On page 8, the author summarizes recent relevant research: "...reoxidized nitrous oxide could be used as a gate dielectric for charge-trapping non-volatile memory."

Note on publication dates: The original self-published version of The Key is copyrighted 2000. The interview that was the basis for this book occurred on June 6, 1998. The author wrote the second edition in June 2010. Research reports in the scientific literature which confirm the ability of nitrous oxide to "bear memory" appeared first in 2005. It was first reported in the scientific literature that "high-density ultra-cold atomic gases have been found to be a promising medium for the storage of individual photons in quantum memory applications." ... That confirms the interview stranger's comments that "you may find ways of using superposition in very fast, very able quantum memory chips."

On page 59, for instance, the stranger predicts the detection of intelligences outside the Earth: " Machines are already being created that communicate via entangled photons. These machines will be the first that detect the voices of other worlds."

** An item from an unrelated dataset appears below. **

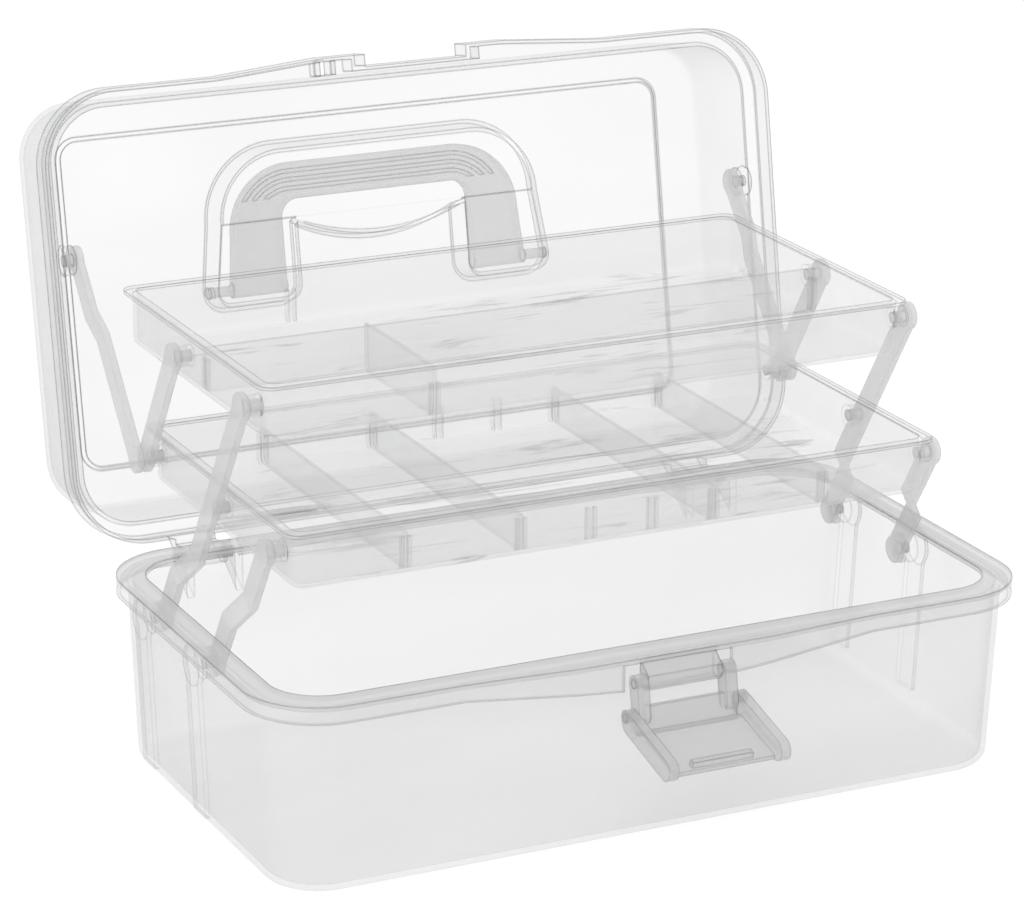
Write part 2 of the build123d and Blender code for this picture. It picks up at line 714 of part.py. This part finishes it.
lower_floor_z = lower_rim_z - tray_height + tray_wall
upper_floor_z = upper_rim_z - tray_height + tray_wall
for number, spot in enumerate(divider_spots, start=1):
    across_tray = Plane(
        origin=(spot, lower_tray_front + tray_depth / 2, lower_floor_z),
        x_dir=(0, 1, 0),
        z_dir=(1, 0, 0),
    )
    make_divider(f"lower_divider_{number}", across_tray, inner_half_depth - divider_gap, lower_divider_height)

along_tray = Plane(origin=(0, long_divider_place, upper_floor_z), x_dir=(1, 0, 0), z_dir=(0, -1, 0))
make_divider("upper_divider_long", along_tray, inner_side - divider_gap, long_divider_height)

cross_front = upper_tray_front + tray_flange + tray_wall + divider_gap
cross_back = long_divider_place - divider_thickness / 2 - divider_gap
across_front = Plane(
    origin=(cross_divider_x, (cross_front + cross_back) / 2, upper_floor_z),
    x_dir=(0, 1, 0),
    z_dir=(1, 0, 0),
)
make_divider("upper_divider_cross", across_front, (cross_back - cross_front) / 2, cross_divider_height)

# ---------------------------------------------------------------- arms
tray_stud_length = tray_boss_length
lid_stud_length = lid_boss_length - side_gap


def make_arm(name, side, start, end, start_x, end_x, studs):
    """A flat bar from start to end (y, z), stepped sideways from start_x to end_x, with studs on it."""
    run = Vector(0, *end) - Vector(0, *start)
    along = run.normalized()
    edge_on = Plane(origin=(0, *start), x_dir=along, z_dir=along.cross(Vector(1, 0, 0)))
    half = arm_thickness / 2
    before, after = -arm_end_radius, run.length + arm_end_radius
    with BuildPart() as arm:
        with BuildSketch(edge_on):
            with BuildLine():
                Polyline(
                    (before, side * (start_x - half)),
                    (arm_joggle_start, side * (start_x - half)),
                    (arm_joggle_end, side * (end_x - half)),
                    (after, side * (end_x - half)),
                    (after, side * (end_x + half)),
                    (arm_joggle_end, side * (end_x + half)),
                    (arm_joggle_start, side * (start_x + half)),
                    (before, side * (start_x + half)),
                    close=True,
                )
            make_face()
        extrude(amount=arm_end_radius, both=True)
        with BuildSketch(Plane(origin=(0, *start), x_dir=along, z_dir=(1, 0, 0))):
            with Locations((run.length / 2, 0)):
                Rectangle(run.length, arm_width)
            with Locations((0, 0), (run.length, 0)):
                Circle(arm_end_radius)
        extrude(amount=side * case_length / 2, mode=Mode.INTERSECT)
        fillet(arm.edges(), arm_edge)
        for (stud_y, stud_z), from_x, to_x in studs:
            with BuildSketch(Plane.YZ.offset(side * from_x)):
                with Locations((stud_y, stud_z)):
                    Circle(stud_radius)
            extrude(amount=side * (to_x - from_x))
    arm.part.label = name
    export_step(arm.part, f"parts/{name}.step")


base_main = (base_pivot_y, base_pivot_z)
base_front = (front_pivot_y, base_pivot_z)
lower_main = (lower_main_y, lower_main_z)
lower_front = (lower_front_y, lower_main_z)
lower_rear = (lower_rear_y, lower_main_z)
upper_front = (upper_front_y, upper_z)
upper_rear = (upper_rear_y, upper_z)
lid_pivot = (lid_pivot_y, lid_pivot_z)

half_arm = arm_thickness / 2
base_stud_tip = base_arm_x + base_stud_length - wall_gap
tray_stud_tip = tray_arm_x - half_arm - tray_stud_length
lid_stud_tip = base_arm_x + half_arm + lid_stud_length

for letter, side in (("l", -1), ("r", 1)):
    make_arm(
        f"long_arm_{letter}", side, base_main, upper_front, base_arm_x, tray_arm_x,
        (
            (base_main, base_arm_x, base_stud_tip),
            (lower_main, tray_arm_x, tray_stud_tip),
            (upper_front, tray_arm_x, tray_stud_tip),
        ),
    )
    make_arm(
        f"front_arm_{letter}", side, base_front, lower_front, base_arm_x, tray_arm_x,
        ((base_front, base_arm_x, base_stud_tip), (lower_front, tray_arm_x, tray_stud_tip)),
    )
    make_arm(
        f"rear_link_{letter}", side, lower_rear, upper_rear, tray_arm_x, tray_arm_x,
        ((lower_rear, tray_arm_x, tray_stud_tip), (upper_rear, tray_arm_x, tray_stud_tip)),
    )
    make_arm(
        f"lid_arm_{letter}", side, lid_pivot, lower_rear, base_arm_x, lid_link_x,
        ((lid_pivot, base_arm_x, lid_stud_tip),),
    )

# ---------------------------------------------------------------- latch
link_low_y = latch_axis_y - latch_link_length * sin(radians(latch_link_lean))
link_low_z = latch_axis_z - latch_link_length * cos(radians(latch_link_lean))
link_inner = latch_block + side_gap
link_outer = link_inner + link_bar
link_down = Vector(0, link_low_y - latch_axis_y, link_low_z - latch_axis_z).normalized()
link_plane = Plane(origin=(0, latch_axis_y, latch_axis_z), x_dir=link_down, z_dir=(1, 0, 0))

with BuildPart() as latch_link:
    for side in (-1, 1):
        with BuildSketch(link_plane.offset(side * link_inner)):
            with Locations((latch_link_length / 2, 0)):
                SlotCenterToCenter(latch_link_length, 2 * link_radius)
            Circle(latch_pin_radius + run_clearance, mode=Mode.SUBTRACT)
        extrude(amount=side * link_bar)
        with BuildSketch(link_plane.offset(side * link_outer)):
            with Locations((latch_link_length, 0)):
                Circle(latch_pin_radius)
        extrude(amount=side * (side_gap + lever_wall))
    with BuildSketch(link_plane):
        with Locations((latch_link_length + (link_web_below - link_radius) / 2, 0)):
            Rectangle(link_web_below + link_radius, link_web)
    extrude(amount=link_outer, both=True)
latch_link.part.label = "latch_link"
export_step(latch_link.part, "parts/latch_link.step")

lever_out = Vector(0, -cos(radians(lever_lean)), -sin(radians(lever_lean)))
lever_plane = Plane(origin=(0, link_low_y, link_low_z), x_dir=lever_out, z_dir=(1, 0, 0))
cheek_inner = link_outer + side_gap
plate_low = 2 * knob_radius - lever_back
link_to_lever = radians(90 - latch_link_lean - lever_lean)
plate_start = (plate_low * cos(link_to_lever) + link_web / 2 + lever_plate_gap) / sin(link_to_lever)
with BuildPart() as latch_lever:
    for side in (-1, 1):
        with BuildSketch(lever_plane.offset(side * cheek_inner)) as cheek:
            with BuildSketch(mode=Mode.PRIVATE) as rounds:
                Circle(lever_back)
                with Locations((lobe_radius / 2, lobe_radius - lever_back)):
                    Circle(lobe_radius)
                with Locations((lever_reach, knob_radius - lever_back)):
                    Circle(knob_radius)
            make_hull(rounds.sketch.edges())
            Circle(latch_pin_radius + run_clearance, mode=Mode.SUBTRACT)
        extrude(amount=side * lever_wall)
    with BuildSketch(lever_plane):
        with BuildLine():
            Polyline(
                (plate_start, plate_low - lever_plate),
                (lever_reach, plate_low - lever_plate),
                (lever_reach, plate_low),
                (plate_start, plate_low),
                close=True,
            )
        make_face()
    extrude(amount=cheek_inner, both=True)
    with BuildSketch(lever_plane):
        with Locations((lever_reach - lever_rib_height, plate_low - lever_plate - lever_rib_height / 2)):
            Rectangle(lever_rib_height, lever_rib_height)
    extrude(amount=lever_rib_length / 2, both=True)
latch_lever.part.label = "latch_lever"
export_step(latch_lever.part, "parts/latch_lever.step")

# ---------------------------------------------------------------- hinge pins
pin_half = knuckle_width / 2 + side_gap + lug_width
for letter, side in (("l", -1), ("r", 1)):
    with BuildPart() as hinge_pin:
        with BuildSketch(Plane.YZ.offset(side * hinge_span)):
            with Locations((hinge_y, hinge_z)):
                Circle(hinge_pin_radius)
        extrude(amount=pin_half, both=True)
    hinge_pin.part.label = f"hinge_pin_{letter}"
    export_step(hinge_pin.part, f"parts/hinge_pin_{letter}.step")
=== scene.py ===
import bpy
import math
from mathutils import Matrix, Vector


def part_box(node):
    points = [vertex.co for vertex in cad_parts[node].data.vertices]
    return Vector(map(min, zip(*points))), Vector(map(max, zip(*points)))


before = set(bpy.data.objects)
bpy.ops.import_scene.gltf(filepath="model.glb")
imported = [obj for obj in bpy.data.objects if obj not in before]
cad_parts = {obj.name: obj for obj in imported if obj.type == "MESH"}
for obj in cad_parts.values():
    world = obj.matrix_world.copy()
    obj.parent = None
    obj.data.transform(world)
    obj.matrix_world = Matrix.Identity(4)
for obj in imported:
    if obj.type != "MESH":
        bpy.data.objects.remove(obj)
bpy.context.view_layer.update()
print("frame loaded:", len(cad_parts), "nodes")


def srgb(hexColour):
    # sRGB hex to linear: (c / 12.92) below 0.04045, ((c + 0.055) / 1.055) ** 2.4 above
    values = [int(hexColour[i:i + 2], 16) / 255 for i in (1, 3, 5)]
    return tuple(v / 12.92 if v < 0.04045 else ((v + 0.055) / 1.055) ** 2.4 for v in values) + (1.0,)


def addNode(tree, kind, settings=None, inputs=None, links=None):
    # one node with its settings, constant inputs and links {input: (node, output)}
    node = tree.nodes.new(kind)
    for name, value in (settings or {}).items():
        setattr(node, name, value)
    for name, value in (inputs or {}).items():
        node.inputs[name].default_value = value
    for name, (source, output) in (links or {}).items():
        tree.links.new(source.outputs[output], node.inputs[name])
    return node


def calc(tree, operation, *values, clamp=False):
    # one sum: a number is typed into its socket, a (node, output) pair is linked to it
    typed = {socket: value for socket, value in enumerate(values) if not isinstance(value, tuple)}
    linked = {socket: value for socket, value in enumerate(values) if isinstance(value, tuple)}
    return addNode(tree, "ShaderNodeMath", {"operation": operation, "use_clamp": clamp}, typed, linked), 0


def ramp(tree, value, start, end, low, high):
    # low at start and high at end, with a straight line between them and flat beyond
    return addNode(tree, "ShaderNodeMapRange", {"clamp": True},
                   {"From Min": start, "From Max": end, "To Min": low, "To Max": high}, {"Value": value}), 0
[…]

Speaking of which, that last prediction reminds me of the noted scientist and science fiction writer Sir Arthur C. Clarke's recommendation to a SETI researcher to conduct SETI research based on "light, the better medium."

Strieber's controversial writings (such as Communion et. al.) made me reconsider the veracity of The Key, but it does include much discussion of ethics that gave me pause, such as the most succinct definition I have yet seen of sin: "Sin is the denial of the right to thrive." On the whole, the likelihood that the interview detailed in The Key actually occurred is, in my view, quite possible. The "how" is another story.